::: DATASET :::
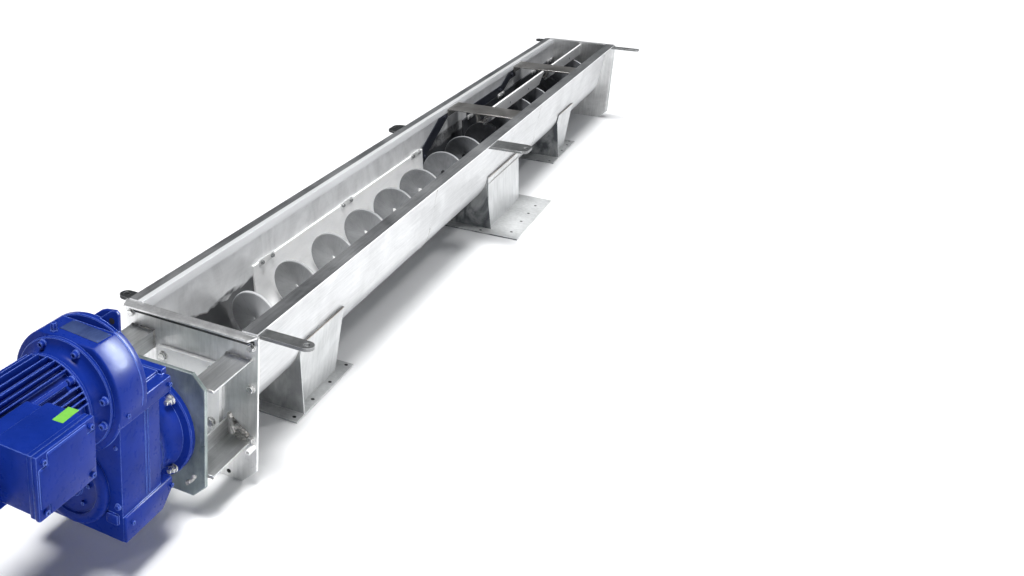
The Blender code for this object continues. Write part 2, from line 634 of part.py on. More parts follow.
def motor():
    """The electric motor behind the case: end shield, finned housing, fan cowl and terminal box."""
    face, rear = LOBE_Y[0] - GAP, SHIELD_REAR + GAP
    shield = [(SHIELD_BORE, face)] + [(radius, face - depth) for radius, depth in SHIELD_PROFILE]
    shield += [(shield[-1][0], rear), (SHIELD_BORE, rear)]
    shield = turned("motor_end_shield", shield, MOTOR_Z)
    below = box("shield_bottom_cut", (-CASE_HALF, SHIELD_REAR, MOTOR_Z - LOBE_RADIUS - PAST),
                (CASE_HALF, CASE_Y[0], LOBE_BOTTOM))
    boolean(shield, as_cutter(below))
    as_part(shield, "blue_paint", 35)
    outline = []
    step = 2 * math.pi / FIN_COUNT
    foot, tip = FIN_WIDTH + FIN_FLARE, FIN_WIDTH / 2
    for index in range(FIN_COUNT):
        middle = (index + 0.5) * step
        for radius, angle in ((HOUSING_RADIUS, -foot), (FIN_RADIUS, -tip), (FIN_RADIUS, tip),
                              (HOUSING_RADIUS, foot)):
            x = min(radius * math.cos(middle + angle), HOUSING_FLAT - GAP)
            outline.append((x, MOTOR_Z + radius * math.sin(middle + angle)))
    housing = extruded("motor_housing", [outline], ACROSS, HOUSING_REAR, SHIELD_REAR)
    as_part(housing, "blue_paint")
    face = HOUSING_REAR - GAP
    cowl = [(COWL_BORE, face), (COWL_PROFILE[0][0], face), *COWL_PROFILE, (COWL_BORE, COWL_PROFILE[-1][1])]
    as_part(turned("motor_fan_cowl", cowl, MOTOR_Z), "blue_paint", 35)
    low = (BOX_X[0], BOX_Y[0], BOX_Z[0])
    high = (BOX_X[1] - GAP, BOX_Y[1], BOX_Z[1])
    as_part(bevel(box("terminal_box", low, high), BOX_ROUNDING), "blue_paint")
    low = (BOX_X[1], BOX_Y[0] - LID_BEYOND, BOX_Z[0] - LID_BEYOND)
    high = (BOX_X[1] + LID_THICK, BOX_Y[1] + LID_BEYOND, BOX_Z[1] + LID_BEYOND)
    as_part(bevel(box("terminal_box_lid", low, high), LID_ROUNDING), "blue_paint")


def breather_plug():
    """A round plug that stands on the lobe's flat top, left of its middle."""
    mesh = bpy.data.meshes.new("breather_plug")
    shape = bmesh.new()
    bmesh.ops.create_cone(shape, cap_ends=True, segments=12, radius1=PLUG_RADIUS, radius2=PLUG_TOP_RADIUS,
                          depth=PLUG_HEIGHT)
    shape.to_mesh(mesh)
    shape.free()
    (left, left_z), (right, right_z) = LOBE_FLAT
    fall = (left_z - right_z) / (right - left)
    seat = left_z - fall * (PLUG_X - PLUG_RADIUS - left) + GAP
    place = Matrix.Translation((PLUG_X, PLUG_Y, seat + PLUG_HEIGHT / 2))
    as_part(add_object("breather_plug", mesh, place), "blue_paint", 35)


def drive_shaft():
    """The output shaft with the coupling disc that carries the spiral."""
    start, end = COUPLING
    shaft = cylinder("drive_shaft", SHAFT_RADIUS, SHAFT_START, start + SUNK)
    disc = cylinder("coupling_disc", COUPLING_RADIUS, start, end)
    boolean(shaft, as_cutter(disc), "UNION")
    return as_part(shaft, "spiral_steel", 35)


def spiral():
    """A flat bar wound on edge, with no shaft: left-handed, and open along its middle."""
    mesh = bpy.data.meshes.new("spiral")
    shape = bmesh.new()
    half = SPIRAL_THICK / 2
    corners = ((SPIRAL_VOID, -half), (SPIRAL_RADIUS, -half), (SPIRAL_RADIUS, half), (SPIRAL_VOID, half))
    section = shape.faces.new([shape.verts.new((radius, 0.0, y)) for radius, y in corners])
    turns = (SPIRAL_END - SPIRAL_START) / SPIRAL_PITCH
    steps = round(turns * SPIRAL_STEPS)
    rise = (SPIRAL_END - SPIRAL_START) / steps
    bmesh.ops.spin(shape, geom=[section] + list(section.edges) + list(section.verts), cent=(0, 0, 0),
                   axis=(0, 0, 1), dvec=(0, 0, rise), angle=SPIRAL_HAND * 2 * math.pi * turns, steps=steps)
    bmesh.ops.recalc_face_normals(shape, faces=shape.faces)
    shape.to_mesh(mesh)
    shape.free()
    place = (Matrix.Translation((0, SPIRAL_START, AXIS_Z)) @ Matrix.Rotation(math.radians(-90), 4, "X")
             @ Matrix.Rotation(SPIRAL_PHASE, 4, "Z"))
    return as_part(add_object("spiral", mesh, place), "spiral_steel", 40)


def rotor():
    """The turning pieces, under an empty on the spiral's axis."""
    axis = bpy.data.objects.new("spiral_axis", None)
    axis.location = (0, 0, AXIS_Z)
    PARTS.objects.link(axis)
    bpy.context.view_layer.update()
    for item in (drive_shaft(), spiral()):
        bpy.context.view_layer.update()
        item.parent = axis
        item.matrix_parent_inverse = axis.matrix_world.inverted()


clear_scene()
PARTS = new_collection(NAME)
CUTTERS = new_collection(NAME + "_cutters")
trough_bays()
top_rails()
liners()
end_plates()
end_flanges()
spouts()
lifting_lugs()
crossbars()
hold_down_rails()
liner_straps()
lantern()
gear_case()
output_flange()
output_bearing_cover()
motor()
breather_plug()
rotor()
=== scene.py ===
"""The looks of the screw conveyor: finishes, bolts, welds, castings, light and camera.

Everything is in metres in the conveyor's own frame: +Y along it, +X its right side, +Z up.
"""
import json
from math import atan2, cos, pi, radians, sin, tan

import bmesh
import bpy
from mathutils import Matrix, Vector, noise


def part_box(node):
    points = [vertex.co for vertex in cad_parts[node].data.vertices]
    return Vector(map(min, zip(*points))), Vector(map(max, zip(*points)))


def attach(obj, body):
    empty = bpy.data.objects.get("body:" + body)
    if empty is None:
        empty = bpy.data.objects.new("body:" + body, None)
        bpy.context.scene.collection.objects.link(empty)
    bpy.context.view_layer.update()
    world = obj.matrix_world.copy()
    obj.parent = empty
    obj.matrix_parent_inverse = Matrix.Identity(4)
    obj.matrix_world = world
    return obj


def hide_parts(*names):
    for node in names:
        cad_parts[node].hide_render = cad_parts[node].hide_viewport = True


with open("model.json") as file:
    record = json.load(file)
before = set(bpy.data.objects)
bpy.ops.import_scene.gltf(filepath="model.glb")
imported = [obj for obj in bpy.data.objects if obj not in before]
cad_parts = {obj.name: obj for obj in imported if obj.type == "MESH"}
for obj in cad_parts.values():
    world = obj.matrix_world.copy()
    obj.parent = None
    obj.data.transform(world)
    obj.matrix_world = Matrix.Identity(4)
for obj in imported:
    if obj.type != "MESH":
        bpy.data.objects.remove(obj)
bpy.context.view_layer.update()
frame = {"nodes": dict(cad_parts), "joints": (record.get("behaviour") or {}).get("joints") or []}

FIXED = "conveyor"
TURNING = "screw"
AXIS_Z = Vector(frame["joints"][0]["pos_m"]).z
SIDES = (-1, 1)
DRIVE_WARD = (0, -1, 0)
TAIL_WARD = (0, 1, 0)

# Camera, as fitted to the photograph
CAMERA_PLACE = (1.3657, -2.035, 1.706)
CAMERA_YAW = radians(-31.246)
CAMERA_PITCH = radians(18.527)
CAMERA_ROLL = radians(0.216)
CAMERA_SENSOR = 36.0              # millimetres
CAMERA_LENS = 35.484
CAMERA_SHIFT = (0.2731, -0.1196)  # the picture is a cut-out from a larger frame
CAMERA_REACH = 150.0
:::
::: DATASET :::
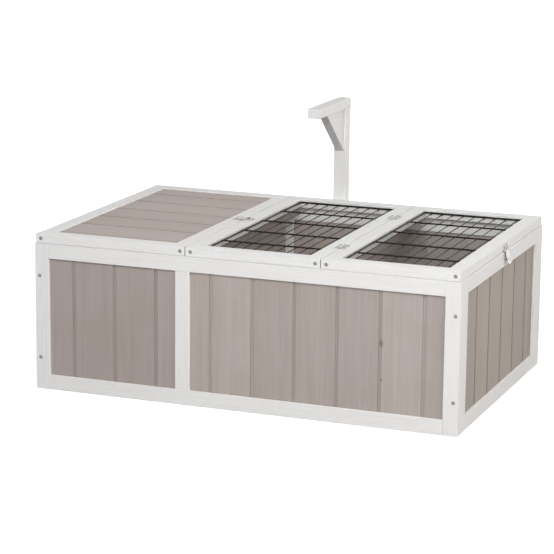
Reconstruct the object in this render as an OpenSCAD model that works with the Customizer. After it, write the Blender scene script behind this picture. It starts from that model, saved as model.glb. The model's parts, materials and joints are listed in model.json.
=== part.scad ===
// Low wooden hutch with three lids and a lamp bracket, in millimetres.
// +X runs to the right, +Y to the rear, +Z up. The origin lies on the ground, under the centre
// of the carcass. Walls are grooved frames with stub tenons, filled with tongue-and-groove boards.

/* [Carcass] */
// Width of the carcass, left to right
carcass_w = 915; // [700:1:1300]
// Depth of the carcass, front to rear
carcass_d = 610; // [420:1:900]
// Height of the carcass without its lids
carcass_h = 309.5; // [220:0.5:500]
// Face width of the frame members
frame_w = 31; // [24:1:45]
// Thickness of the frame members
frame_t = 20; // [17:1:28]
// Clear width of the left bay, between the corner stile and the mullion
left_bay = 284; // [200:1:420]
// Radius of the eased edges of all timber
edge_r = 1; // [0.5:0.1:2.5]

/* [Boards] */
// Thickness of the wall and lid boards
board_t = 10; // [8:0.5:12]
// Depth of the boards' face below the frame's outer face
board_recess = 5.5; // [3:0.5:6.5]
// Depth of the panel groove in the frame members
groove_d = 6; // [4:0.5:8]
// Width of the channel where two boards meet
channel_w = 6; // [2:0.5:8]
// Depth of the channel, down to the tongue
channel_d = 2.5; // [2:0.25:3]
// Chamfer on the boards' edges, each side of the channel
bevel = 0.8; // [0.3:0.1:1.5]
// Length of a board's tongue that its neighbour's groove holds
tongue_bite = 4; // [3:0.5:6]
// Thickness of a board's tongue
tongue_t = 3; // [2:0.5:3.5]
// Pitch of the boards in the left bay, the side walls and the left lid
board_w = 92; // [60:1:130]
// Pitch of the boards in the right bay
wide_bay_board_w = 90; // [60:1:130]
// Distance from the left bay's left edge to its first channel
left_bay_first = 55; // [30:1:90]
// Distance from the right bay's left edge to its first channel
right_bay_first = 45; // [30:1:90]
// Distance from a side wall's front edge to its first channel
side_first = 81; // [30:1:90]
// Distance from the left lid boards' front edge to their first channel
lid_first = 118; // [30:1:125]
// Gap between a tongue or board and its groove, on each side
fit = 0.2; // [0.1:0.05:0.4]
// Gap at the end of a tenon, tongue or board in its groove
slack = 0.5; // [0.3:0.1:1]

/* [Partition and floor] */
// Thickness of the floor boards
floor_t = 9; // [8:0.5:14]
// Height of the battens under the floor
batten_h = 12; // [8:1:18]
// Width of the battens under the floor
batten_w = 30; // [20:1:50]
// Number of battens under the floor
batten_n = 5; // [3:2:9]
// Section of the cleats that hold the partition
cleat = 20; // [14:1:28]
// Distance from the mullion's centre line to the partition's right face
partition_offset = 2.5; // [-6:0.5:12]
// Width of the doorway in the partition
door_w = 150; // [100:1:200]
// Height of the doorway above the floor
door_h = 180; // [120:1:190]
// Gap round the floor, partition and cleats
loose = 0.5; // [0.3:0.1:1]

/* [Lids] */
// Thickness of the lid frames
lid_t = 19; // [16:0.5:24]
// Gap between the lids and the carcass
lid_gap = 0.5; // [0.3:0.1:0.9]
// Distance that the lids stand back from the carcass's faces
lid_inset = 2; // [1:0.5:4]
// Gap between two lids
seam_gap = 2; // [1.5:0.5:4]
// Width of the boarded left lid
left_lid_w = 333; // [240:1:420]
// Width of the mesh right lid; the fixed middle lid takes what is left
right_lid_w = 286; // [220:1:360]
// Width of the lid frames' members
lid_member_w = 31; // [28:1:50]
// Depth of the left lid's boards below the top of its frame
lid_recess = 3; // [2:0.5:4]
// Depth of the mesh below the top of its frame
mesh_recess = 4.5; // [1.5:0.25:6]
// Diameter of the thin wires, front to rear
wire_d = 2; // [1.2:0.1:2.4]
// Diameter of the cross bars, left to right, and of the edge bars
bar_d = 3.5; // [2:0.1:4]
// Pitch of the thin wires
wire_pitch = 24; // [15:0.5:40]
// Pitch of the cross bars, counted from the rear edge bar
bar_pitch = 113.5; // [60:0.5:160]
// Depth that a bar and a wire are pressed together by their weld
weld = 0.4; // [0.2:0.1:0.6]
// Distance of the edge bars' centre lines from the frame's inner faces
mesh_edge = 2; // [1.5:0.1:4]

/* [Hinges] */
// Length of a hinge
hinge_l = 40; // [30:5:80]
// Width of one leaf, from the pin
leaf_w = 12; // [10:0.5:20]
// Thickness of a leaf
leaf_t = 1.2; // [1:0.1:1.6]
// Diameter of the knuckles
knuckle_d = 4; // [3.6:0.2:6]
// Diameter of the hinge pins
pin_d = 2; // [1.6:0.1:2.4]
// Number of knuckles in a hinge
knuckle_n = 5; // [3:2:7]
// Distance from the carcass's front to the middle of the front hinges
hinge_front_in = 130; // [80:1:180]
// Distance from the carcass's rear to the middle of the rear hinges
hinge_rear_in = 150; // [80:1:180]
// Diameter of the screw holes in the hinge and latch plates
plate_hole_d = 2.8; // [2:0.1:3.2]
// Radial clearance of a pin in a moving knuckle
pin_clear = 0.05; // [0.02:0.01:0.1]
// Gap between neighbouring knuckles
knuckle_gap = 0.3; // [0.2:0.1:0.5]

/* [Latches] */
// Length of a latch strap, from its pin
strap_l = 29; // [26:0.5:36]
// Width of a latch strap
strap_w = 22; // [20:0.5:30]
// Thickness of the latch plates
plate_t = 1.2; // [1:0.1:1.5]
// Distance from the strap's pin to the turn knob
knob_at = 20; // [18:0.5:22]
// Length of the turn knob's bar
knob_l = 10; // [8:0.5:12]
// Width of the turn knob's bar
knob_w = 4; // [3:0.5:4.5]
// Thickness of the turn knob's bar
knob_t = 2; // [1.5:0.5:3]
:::
*EXERCISE BRIEF:* Give again, word for word, the lines starting at the line that has "Reconstruct the object" and ending at the line that has "with tongue-and-groove boards.", with both of those lines included and nothing else.

*RESULT OF THIS TASK:*
Reconstruct the object in this render as an OpenSCAD model that works with the Customizer. After it, write the Blender scene script behind this picture. It starts from that model, saved as model.glb. The model's parts, materials and joints are listed in model.json.
=== part.scad ===
// Low wooden hutch with three lids and a lamp bracket, in millimetres.
// +X runs to the right, +Y to the rear, +Z up. The origin lies on the ground, under the centre
// of the carcass. Walls are grooved frames with stub tenons, filled with tongue-and-groove boards.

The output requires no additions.